In thinking about my life as a 20 year old until now, I think that ended this blog with Psalm 65 is suitable:
Praise is due to you, O God, in Zion, and to You shall vows be performed.
O You who hear prayer, to You shall all flesh come.
When iniquities prevail against me, You atone for our transgressions.
Blessed is the one You choose and bring near, to dwell in Your courts!
We shall be satisfied with the goodness of Your house, the holiness of Your temple!
By awesome deeds You answer us with righteousness, O God of our salvation,
The hope of all the ends of the earth and of the farthest seas;
The one who by His strength established the mountains, being girded with might;
Who stills the roaring of the seas, the roaring of their waves, the tumult of the peoples,
So that those who dwell at the ends of the earth are in awe at Your signs.
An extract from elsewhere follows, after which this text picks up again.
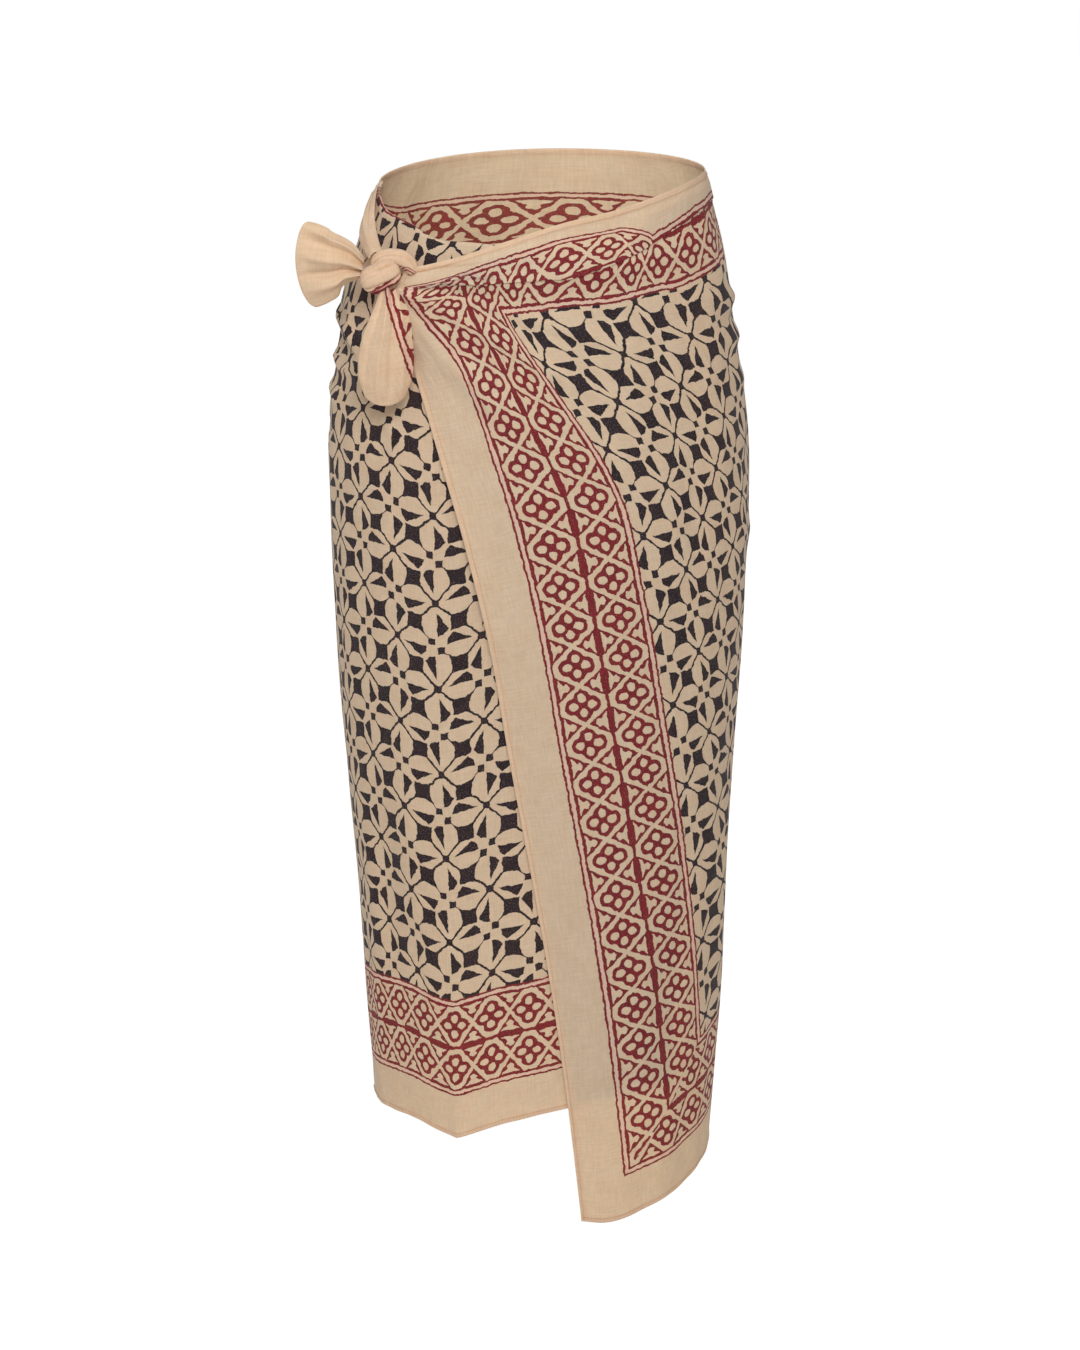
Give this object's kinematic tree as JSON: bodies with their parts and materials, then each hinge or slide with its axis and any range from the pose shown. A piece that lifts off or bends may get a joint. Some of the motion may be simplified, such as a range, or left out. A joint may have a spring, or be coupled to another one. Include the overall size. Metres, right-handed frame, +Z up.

You make the going out of the morning and the evening to shout for joy.
You visit the earth and water it; You greatly enrich it;
The river of God is full of water; You provide their grain, for so you have prepared it.
You water its furrows abundantly, settling its ridges, softening it with showers, and blessing its growth.
You crown the year with Your bounty; Your wagon tracks overflow with abundance.
The pastures of the wilderness overflow, the hills gird themselves with joy,
The meadows clothe themselves with flocks, the valleys deck themselves with grain,
They shout and sing together for joy.